There is no other way to interpret that than you must tell the truth in this place. You are obliged to tell the truth in this place. It has not been a feature of Question Time over the past four years.

I will be moving two amendments to this motion. With your indulgence, Madam Speaker, may I briefly wander over to the Clerk?

Mr Hidding - If this was successful, we would not have an identical code of conduct. If you want to change the wording -

Ms O'CONNOR - No, no. I was not going to change the wording of the code of conduct because you negotiated that with other parties in this place in good faith. No.

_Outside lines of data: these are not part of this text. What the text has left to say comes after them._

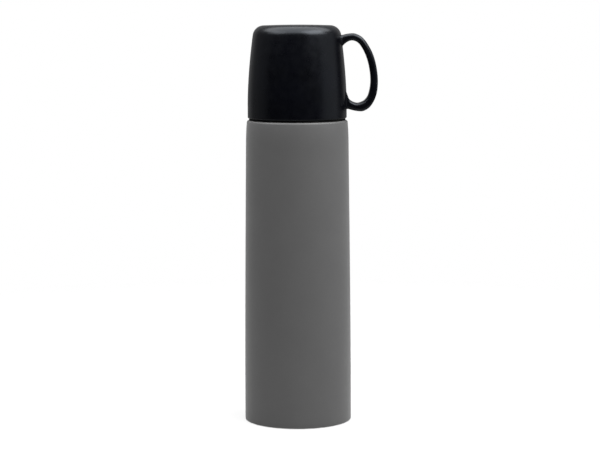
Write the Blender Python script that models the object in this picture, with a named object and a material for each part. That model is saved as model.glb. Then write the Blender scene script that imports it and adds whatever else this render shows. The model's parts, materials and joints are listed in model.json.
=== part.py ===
"""Vacuum flask with a screw-on drinking cup and a push-button stopper.

Metres, +Z up. The origin is the middle of the base, on the flask's axis, and the cup's handle points
along +X. Every turned piece is a closed profile of (radius, height) points in millimetres, spun about
the axis. Moving pieces have their origin on the axis they turn about or slide along.
"""

import math

import bmesh
import bpy
from mathutils import Vector

MM = 0.001
GAP = 0.3            # clearance kept between pieces that touch, mm
WIDE_STEPS = 36      # facets around the body and the cup
SLIM_STEPS = 24      # facets around the stopper's pieces
RIDGE_STEPS = 26     # sections in one turn of a thread

# Body, mm
BASE_R = 35.0        # outer radius over the straight lower part
TAPER_START_Z = 30.0
TAPER_END_Z = 188.0
TAPER_LOSS = 1.5     # how much the radius shrinks over the taper
TAPER_POWER = 1.25
STEEL = 0.6          # thickness of both steel walls
FOOT_Z = 0.4         # underside of the outer wall
FOOT_ROUND = 1.4
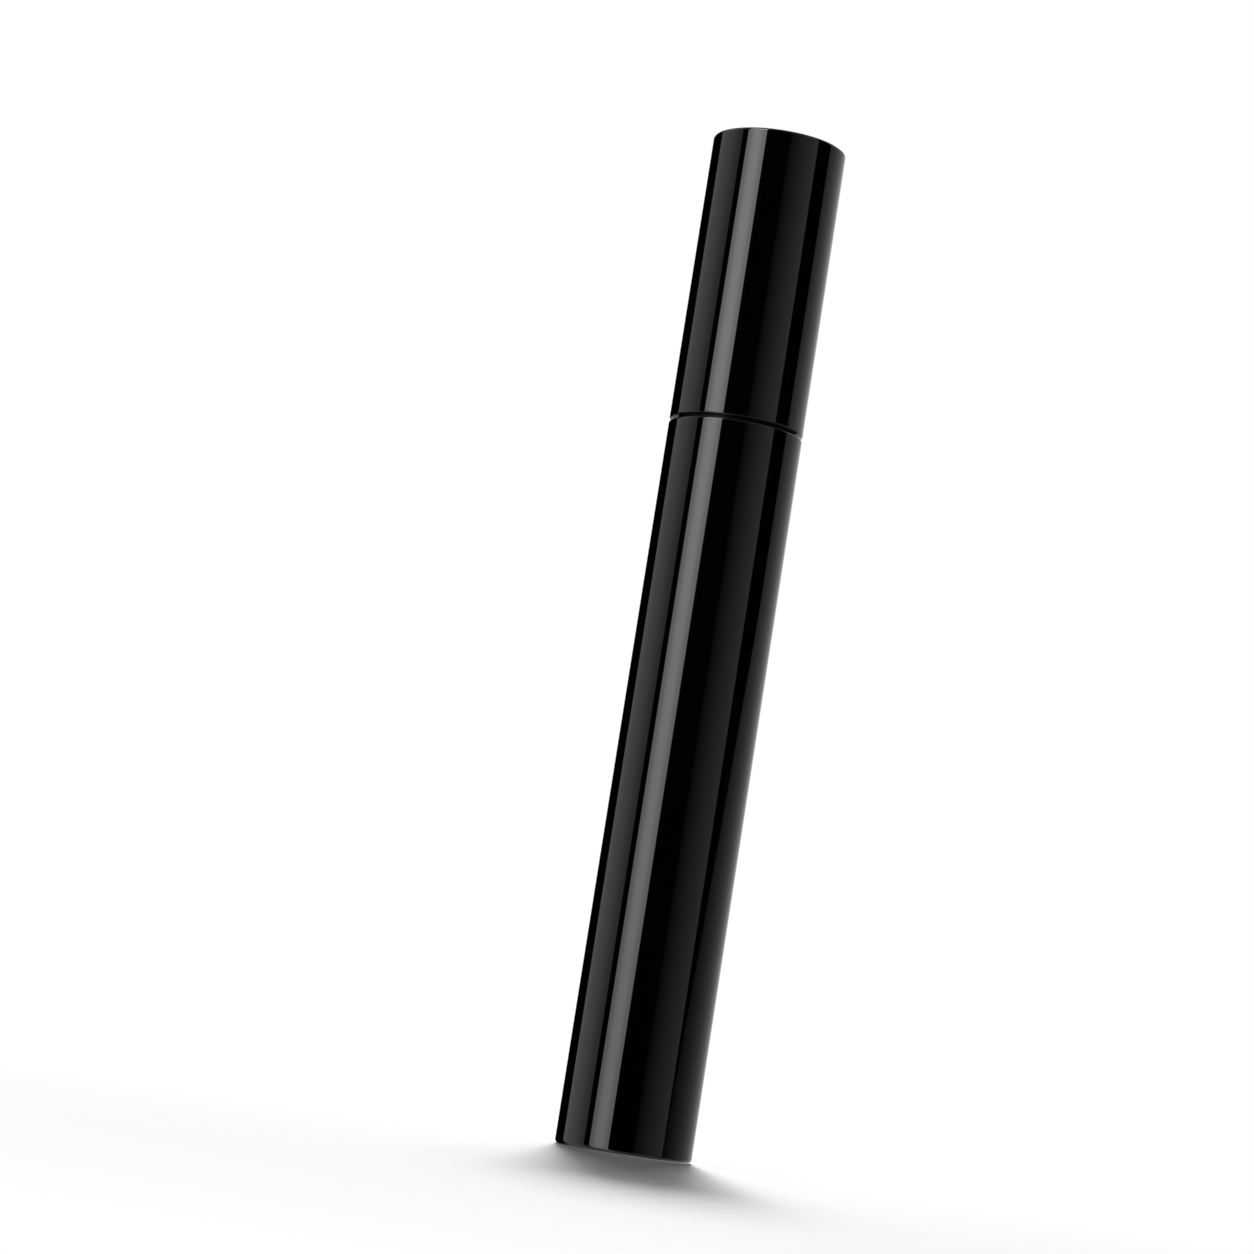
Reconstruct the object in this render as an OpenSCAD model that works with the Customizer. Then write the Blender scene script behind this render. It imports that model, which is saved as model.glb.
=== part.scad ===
// Mascara tube: a straight gloss tube with a screw cap that carries the wand and its brush.
// It stands on its base at z = 0 and everything is turned about the Z axis. Millimetres.

/* [Tube] */
// Outside diameter of the bottle and of the cap
tube_d = 16.4; // [15.6:0.1:20]
// Height of the outer casing, from the base to its rim at the seam
casing_h = 88; // [84:0.5:110]
// Height of the cap shell
cap_h = 35.6; // [35:0.1:42]
// Open groove between the casing and the cap
seam_gap = 0.5; // [0.3:0.05:1]
// Edge radius on both sides of the seam
seam_edge_r = 0.16; // [0.05:0.01:0.35]
// Edge radius round the top of the cap
crown_edge_r = 0.3; // [0.1:0.05:0.8]
// Edge radius round the foot of the tube
foot_edge_r = 0.55; // [0.2:0.05:0.9]

/* [Outer casing] */
// Wall of the outer casing
casing_wall = 1; // [0.8:0.05:1.1]
// Floor of the outer casing, above the foot recess
casing_floor = 1.1; // [0.8:0.1:2]
// Width of the ring that the tube stands on
foot_w = 1.9; // [1.2:0.1:3]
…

Thank you to the Clerk. I also want to move an amendment to the motion that establishes this committee. I will move them as concurrent amendments. This seeks to ensure the committee for privileges and conduct is balanced to the greatest extent possible to make sure members of minor parties in this place are treated fairly committee matter. It is also to make sure we do not end up with a situation Ms White highlighted, which is that you are effectively setting up a kangaroo court if the government of the day has the numbers on the committee for privileges and conduct.

Madam Speaker, I move -

That the motion be amended by inserting after 'that', first occurring -

the honourable member for Clark, Ms O'Connor, and the honourable member for Lyons, Mr Hidding, be appointed to serve on the Standing Committee on Privileges and that

And that -

Standing Order 325 be amended by leaving out 'five', and instead inserting, 'seven'.

I floated this yesterday, in the referral of Mr Brooks to the Privileges Committee. I believe all parties in this place should be represented on the Privileges Committee. I hope the Greens in this place are understood to be quite fair-minded people, other than when you press our green buttons and conduct yourselves in this place in a way that lets down the people who voted you in. I would like to think Government and Opposition members would recognise this strengthens the capacity of the committee on privileges and conduct as it will be constituted after we pass the code of conduct for members.

It would be instructive to each of us, every now and again, to have this sitting at our desk and to read it to remind ourselves why we are here. We are here to act on behalf of the people of Tasmania. We are here to affirm we value the public interest and the fundamental objective of public office and to act solely in terms of the public interest, which is one of the most important statements in this code of conduct for members. If we applied that prism to every matter before the House, every question and all legislation, we would be the best parliament in the world. We would act every day, for and on behalf of the people of Tasmania, solely in terms of their public interest. That would mean making good decisions about the provision of health, education and housing. That would mean making sure there is not rampant inequality in our community, that we are not setting up barriers to people living in rural and regional areas.

As elected members, every day in this place we must act on behalf of the human, social and environmental welfare of all living things through the responsible execution of our official duties. We should all come into this place valuing integrity, honesty, accessibility, accountability, fairness, transparency, courtesy, respect and understanding without harassment, victimisation or discrimination.

One of the provisions in the code of conduct - and I thank Mr Hidding for accepting our suggestion - that instead of talking about, as the code of ethics does, that we tolerate, that we are a tolerant community, that we assert ourselves as an inclusive community. If you tolerate something, you can just barely put up with it. If we cannot use the word 'tolerance' in relation to multicultural affairs, to difference of any sort in our community, and if we can start talking about inclusion, and if we can start thinking in a truly inclusive way, Tasmania will be a better place for the time that we, those of us who are here, elected right now, in this term of parliament. It will be a better place because of the way that we conduct ourselves and that we embrace a more inclusive community, where every Tasmanian, no matter what their age, race, religion, gender, cultural background, feels included and represented in the Tasmanian Parliament, that they feel that they are equal members of the Tasmanian community, protected by Tasmanian laws such as the Anti-Discrimination Act of 1998.

We are here every day to serve all Tasmanians, no matter what their politics, their age, their gender, their race, colour, creed or beliefs. It is our job in this place to stand for all of them, no matter what our party affiliations are. I do hope, that the House supports our amendment and that we can make sure the Privileges Committee of parliament in future represents minor parties and that it does not dissolve into a kangaroo court. That would not strengthen public faith in the institution of Parliament.